[Part of a data file]
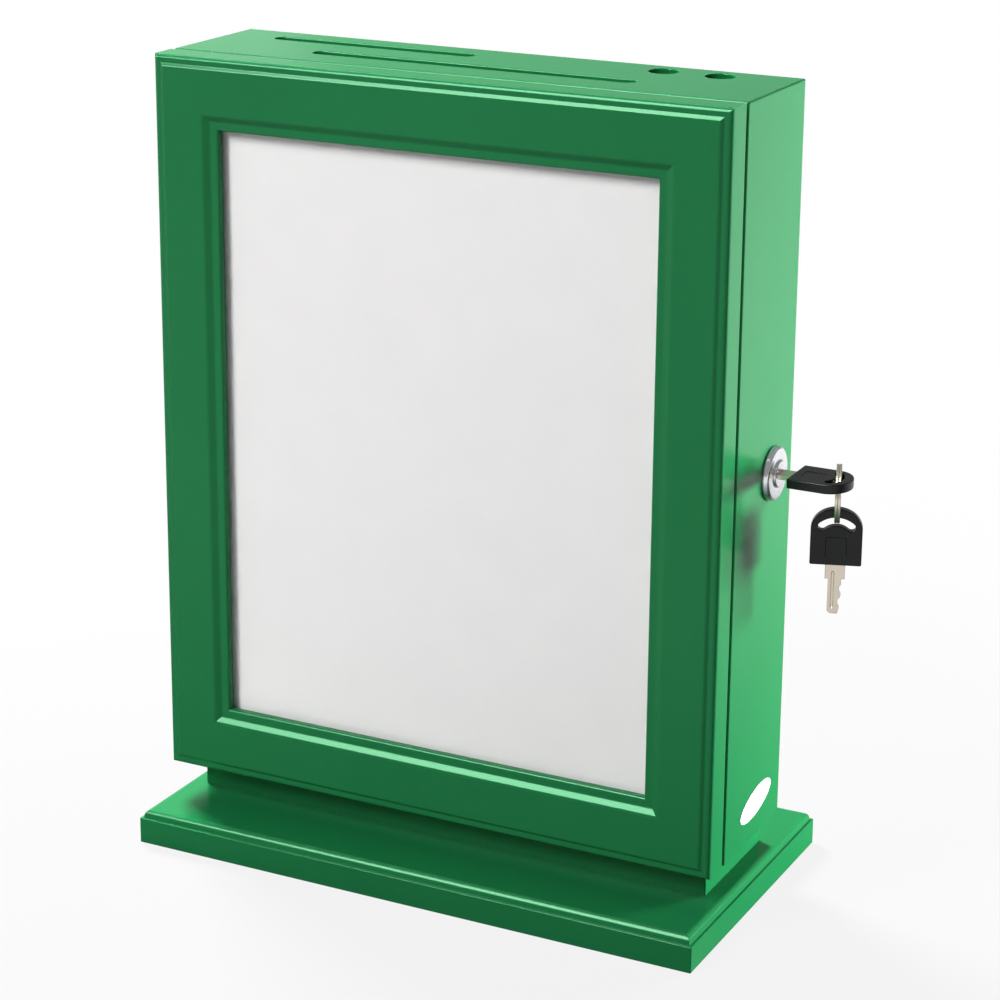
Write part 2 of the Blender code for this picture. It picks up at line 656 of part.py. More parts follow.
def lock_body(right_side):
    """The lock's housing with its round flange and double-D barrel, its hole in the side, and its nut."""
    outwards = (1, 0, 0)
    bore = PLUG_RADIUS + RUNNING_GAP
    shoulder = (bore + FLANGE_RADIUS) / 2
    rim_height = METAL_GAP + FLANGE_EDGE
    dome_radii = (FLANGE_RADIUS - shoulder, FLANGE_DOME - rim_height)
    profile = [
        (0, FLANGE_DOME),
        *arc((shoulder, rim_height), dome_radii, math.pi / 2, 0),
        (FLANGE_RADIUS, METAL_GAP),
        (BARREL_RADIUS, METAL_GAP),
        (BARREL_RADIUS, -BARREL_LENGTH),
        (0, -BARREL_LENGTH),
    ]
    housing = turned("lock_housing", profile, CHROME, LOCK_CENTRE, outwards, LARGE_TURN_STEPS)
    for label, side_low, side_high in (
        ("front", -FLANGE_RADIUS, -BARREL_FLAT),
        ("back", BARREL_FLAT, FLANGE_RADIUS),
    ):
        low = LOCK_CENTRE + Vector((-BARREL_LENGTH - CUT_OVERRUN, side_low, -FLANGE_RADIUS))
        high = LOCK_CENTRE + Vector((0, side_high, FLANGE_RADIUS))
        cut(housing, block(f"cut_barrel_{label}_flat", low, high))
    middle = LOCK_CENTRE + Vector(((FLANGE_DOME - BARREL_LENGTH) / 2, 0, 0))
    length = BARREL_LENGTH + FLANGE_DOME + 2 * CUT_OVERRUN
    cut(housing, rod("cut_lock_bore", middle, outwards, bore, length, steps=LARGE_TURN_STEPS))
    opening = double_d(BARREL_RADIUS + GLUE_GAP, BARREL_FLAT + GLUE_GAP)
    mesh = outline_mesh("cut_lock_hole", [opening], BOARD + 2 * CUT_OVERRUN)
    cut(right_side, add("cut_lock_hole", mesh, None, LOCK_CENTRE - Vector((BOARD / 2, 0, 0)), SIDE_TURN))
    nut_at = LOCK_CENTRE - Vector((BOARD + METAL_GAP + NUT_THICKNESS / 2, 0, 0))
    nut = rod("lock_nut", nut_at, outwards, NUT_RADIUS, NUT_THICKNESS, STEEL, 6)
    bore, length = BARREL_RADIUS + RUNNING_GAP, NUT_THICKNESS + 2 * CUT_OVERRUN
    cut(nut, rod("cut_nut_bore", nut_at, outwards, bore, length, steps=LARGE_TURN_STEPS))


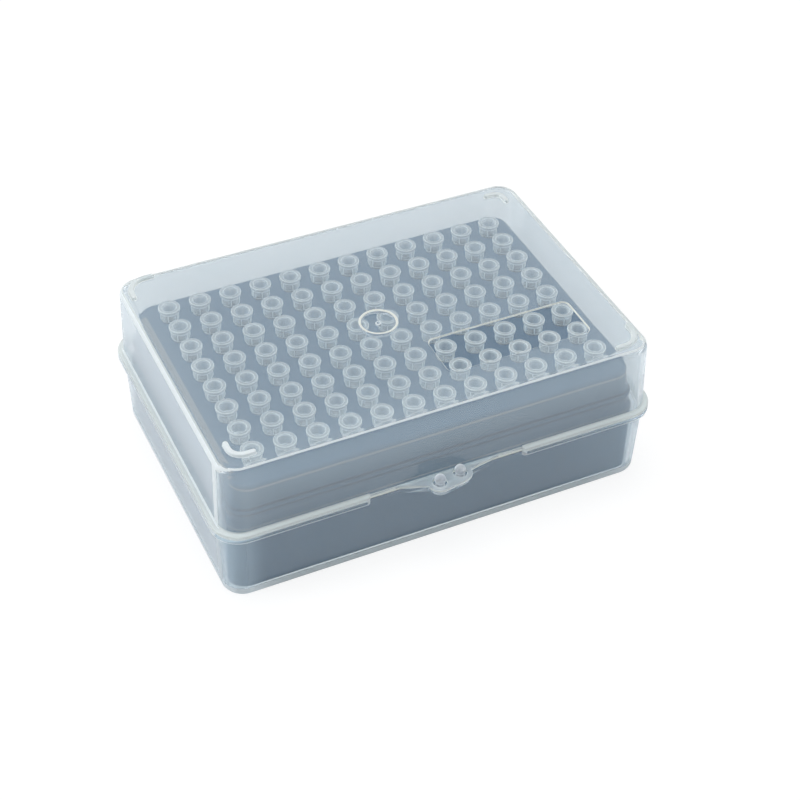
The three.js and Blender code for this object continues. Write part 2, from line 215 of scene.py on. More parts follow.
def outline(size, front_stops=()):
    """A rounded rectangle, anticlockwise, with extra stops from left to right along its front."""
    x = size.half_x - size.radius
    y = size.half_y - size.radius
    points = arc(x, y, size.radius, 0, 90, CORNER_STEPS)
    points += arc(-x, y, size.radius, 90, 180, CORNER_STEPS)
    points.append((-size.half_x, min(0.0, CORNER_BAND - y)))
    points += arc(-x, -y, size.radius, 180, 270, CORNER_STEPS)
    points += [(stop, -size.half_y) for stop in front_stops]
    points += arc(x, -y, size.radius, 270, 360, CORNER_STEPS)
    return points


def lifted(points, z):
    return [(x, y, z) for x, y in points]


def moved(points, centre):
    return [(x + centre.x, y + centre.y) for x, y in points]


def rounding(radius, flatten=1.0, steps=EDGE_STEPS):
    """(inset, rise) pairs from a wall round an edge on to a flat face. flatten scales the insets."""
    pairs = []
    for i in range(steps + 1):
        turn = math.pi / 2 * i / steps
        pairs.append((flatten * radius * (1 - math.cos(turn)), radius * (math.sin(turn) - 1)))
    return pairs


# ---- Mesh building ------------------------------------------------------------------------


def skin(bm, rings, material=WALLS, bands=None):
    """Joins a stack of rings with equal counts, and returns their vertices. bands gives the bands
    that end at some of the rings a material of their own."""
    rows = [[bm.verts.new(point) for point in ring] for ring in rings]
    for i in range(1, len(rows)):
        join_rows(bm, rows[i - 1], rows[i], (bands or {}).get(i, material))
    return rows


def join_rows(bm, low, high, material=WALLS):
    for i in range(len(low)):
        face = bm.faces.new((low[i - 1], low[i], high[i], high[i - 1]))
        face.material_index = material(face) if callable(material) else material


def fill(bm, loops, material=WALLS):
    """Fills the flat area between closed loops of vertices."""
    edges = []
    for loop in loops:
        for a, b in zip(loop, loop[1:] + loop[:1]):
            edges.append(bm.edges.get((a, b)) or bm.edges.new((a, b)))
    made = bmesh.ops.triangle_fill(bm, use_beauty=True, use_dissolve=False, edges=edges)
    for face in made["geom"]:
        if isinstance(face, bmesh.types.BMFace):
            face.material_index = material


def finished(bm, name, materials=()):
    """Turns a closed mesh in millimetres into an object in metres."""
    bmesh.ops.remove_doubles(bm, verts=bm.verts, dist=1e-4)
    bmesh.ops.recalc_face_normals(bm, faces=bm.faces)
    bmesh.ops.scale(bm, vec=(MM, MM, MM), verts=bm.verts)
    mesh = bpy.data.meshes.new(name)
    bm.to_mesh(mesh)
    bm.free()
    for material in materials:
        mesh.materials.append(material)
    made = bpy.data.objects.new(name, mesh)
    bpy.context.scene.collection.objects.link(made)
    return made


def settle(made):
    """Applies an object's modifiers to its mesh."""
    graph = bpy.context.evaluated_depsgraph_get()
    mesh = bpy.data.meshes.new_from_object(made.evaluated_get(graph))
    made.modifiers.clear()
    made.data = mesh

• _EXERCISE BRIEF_
Exactly as shown above, return every record.

• _RESPONSE TO THE EXERCISE_
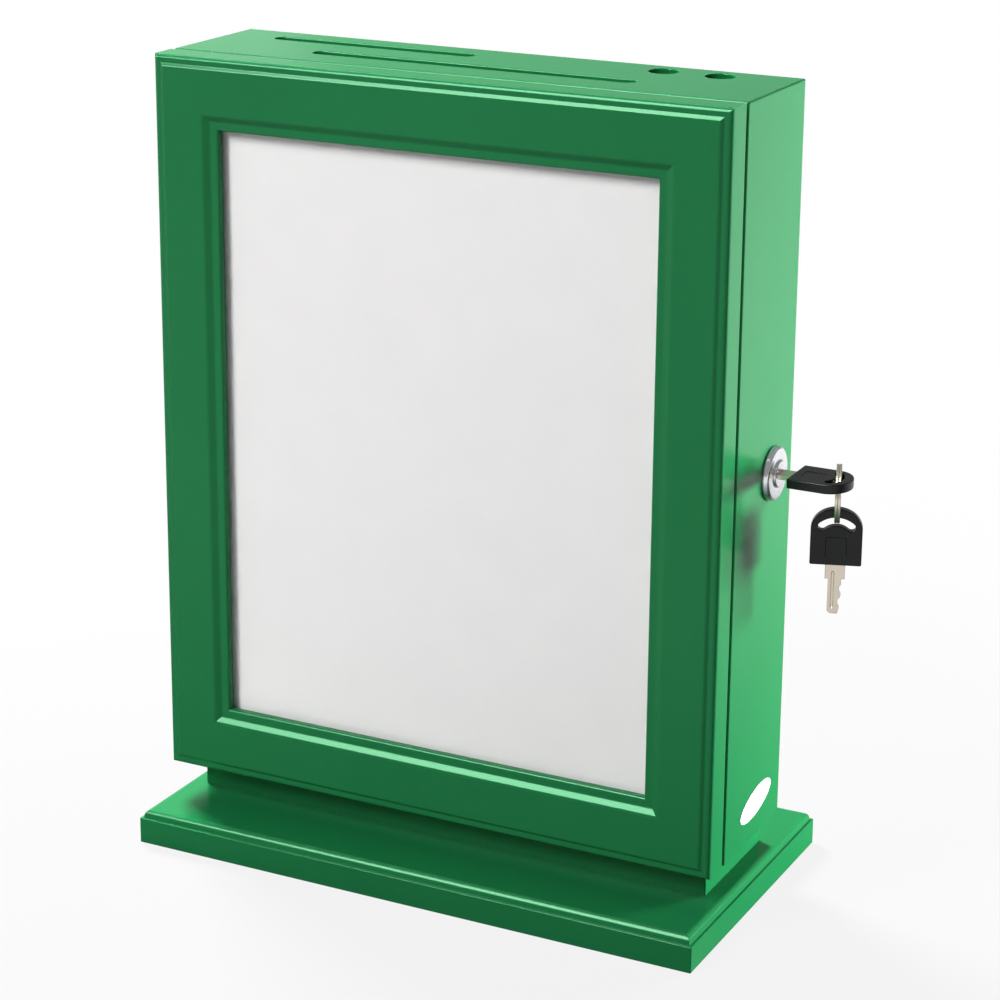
Write part 2 of the Blender code for this picture. It picks up at line 656 of part.py. More parts follow.
def lock_body(right_side):
    """The lock's housing with its round flange and double-D barrel, its hole in the side, and its nut."""
    outwards = (1, 0, 0)
    bore = PLUG_RADIUS + RUNNING_GAP
    shoulder = (bore + FLANGE_RADIUS) / 2
    rim_height = METAL_GAP + FLANGE_EDGE
    dome_radii = (FLANGE_RADIUS - shoulder, FLANGE_DOME - rim_height)
    profile = [
        (0, FLANGE_DOME),
        *arc((shoulder, rim_height), dome_radii, math.pi / 2, 0),
        (FLANGE_RADIUS, METAL_GAP),
        (BARREL_RADIUS, METAL_GAP),
        (BARREL_RADIUS, -BARREL_LENGTH),
        (0, -BARREL_LENGTH),
    ]
    housing = turned("lock_housing", profile, CHROME, LOCK_CENTRE, outwards, LARGE_TURN_STEPS)
    for label, side_low, side_high in (
        ("front", -FLANGE_RADIUS, -BARREL_FLAT),
        ("back", BARREL_FLAT, FLANGE_RADIUS),
    ):
        low = LOCK_CENTRE + Vector((-BARREL_LENGTH - CUT_OVERRUN, side_low, -FLANGE_RADIUS))
        high = LOCK_CENTRE + Vector((0, side_high, FLANGE_RADIUS))
        cut(housing, block(f"cut_barrel_{label}_flat", low, high))
    middle = LOCK_CENTRE + Vector(((FLANGE_DOME - BARREL_LENGTH) / 2, 0, 0))
    length = BARREL_LENGTH + FLANGE_DOME + 2 * CUT_OVERRUN
    cut(housing, rod("cut_lock_bore", middle, outwards, bore, length, steps=LARGE_TURN_STEPS))
    opening = double_d(BARREL_RADIUS + GLUE_GAP, BARREL_FLAT + GLUE_GAP)
    mesh = outline_mesh("cut_lock_hole", [opening], BOARD + 2 * CUT_OVERRUN)
    cut(right_side, add("cut_lock_hole", mesh, None, LOCK_CENTRE - Vector((BOARD / 2, 0, 0)), SIDE_TURN))
    nut_at = LOCK_CENTRE - Vector((BOARD + METAL_GAP + NUT_THICKNESS / 2, 0, 0))
    nut = rod("lock_nut", nut_at, outwards, NUT_RADIUS, NUT_THICKNESS, STEEL, 6)
    bore, length = BARREL_RADIUS + RUNNING_GAP, NUT_THICKNESS + 2 * CUT_OVERRUN
    cut(nut, rod("cut_nut_bore", nut_at, outwards, bore, length, steps=LARGE_TURN_STEPS))


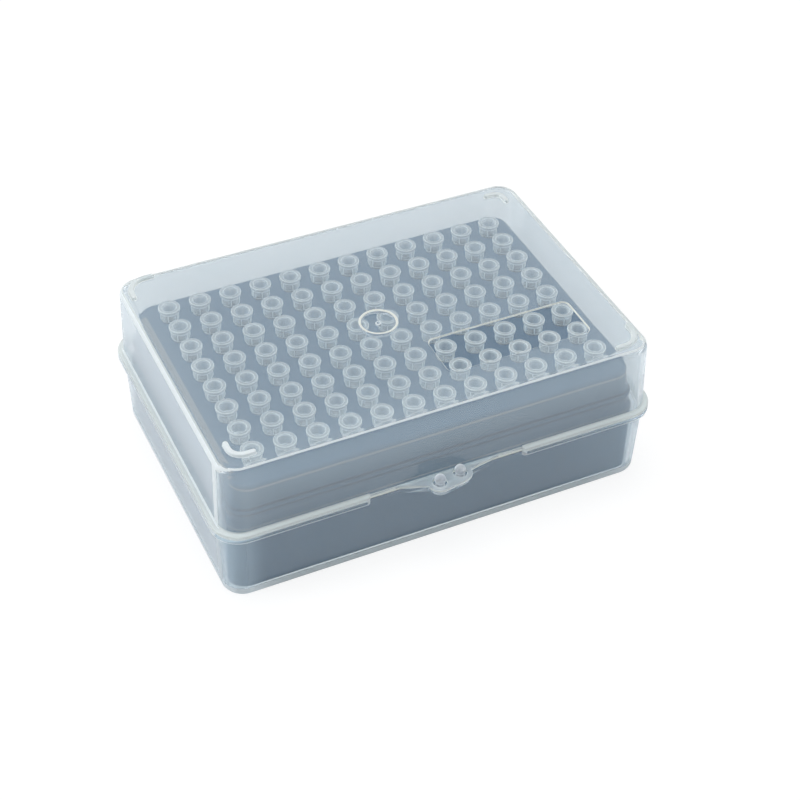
The three.js and Blender code for this object continues. Write part 2, from line 215 of scene.py on. More parts follow.
def outline(size, front_stops=()):
    """A rounded rectangle, anticlockwise, with extra stops from left to right along its front."""
    x = size.half_x - size.radius
    y = size.half_y - size.radius
    points = arc(x, y, size.radius, 0, 90, CORNER_STEPS)
    points += arc(-x, y, size.radius, 90, 180, CORNER_STEPS)
    points.append((-size.half_x, min(0.0, CORNER_BAND - y)))
    points += arc(-x, -y, size.radius, 180, 270, CORNER_STEPS)
    points += [(stop, -size.half_y) for stop in front_stops]
    points += arc(x, -y, size.radius, 270, 360, CORNER_STEPS)
    return points


def lifted(points, z):
    return [(x, y, z) for x, y in points]


def moved(points, centre):
    return [(x + centre.x, y + centre.y) for x, y in points]


def rounding(radius, flatten=1.0, steps=EDGE_STEPS):
    """(inset, rise) pairs from a wall round an edge on to a flat face. flatten scales the insets."""
    pairs = []
    for i in range(steps + 1):
        turn = math.pi / 2 * i / steps
        pairs.append((flatten * radius * (1 - math.cos(turn)), radius * (math.sin(turn) - 1)))
    return pairs


# ---- Mesh building ------------------------------------------------------------------------


def skin(bm, rings, material=WALLS, bands=None):
    """Joins a stack of rings with equal counts, and returns their vertices. bands gives the bands
    that end at some of the rings a material of their own."""
    rows = [[bm.verts.new(point) for point in ring] for ring in rings]
    for i in range(1, len(rows)):
        join_rows(bm, rows[i - 1], rows[i], (bands or {}).get(i, material))
    return rows


def join_rows(bm, low, high, material=WALLS):
    for i in range(len(low)):
        face = bm.faces.new((low[i - 1], low[i], high[i], high[i - 1]))
        face.material_index = material(face) if callable(material) else material


def fill(bm, loops, material=WALLS):
    """Fills the flat area between closed loops of vertices."""
    edges = []
    for loop in loops:
        for a, b in zip(loop, loop[1:] + loop[:1]):
            edges.append(bm.edges.get((a, b)) or bm.edges.new((a, b)))
    made = bmesh.ops.triangle_fill(bm, use_beauty=True, use_dissolve=False, edges=edges)
    for face in made["geom"]:
        if isinstance(face, bmesh.types.BMFace):
            face.material_index = material


def finished(bm, name, materials=()):
    """Turns a closed mesh in millimetres into an object in metres."""
    bmesh.ops.remove_doubles(bm, verts=bm.verts, dist=1e-4)
    bmesh.ops.recalc_face_normals(bm, faces=bm.faces)
    bmesh.ops.scale(bm, vec=(MM, MM, MM), verts=bm.verts)
    mesh = bpy.data.meshes.new(name)
    bm.to_mesh(mesh)
    bm.free()
    for material in materials:
        mesh.materials.append(material)
    made = bpy.data.objects.new(name, mesh)
    bpy.context.scene.collection.objects.link(made)
    return made


def settle(made):
    """Applies an object's modifiers to its mesh."""
    graph = bpy.context.evaluated_depsgraph_get()
    mesh = bpy.data.meshes.new_from_object(made.evaluated_get(graph))
    made.modifiers.clear()
    made.data = mesh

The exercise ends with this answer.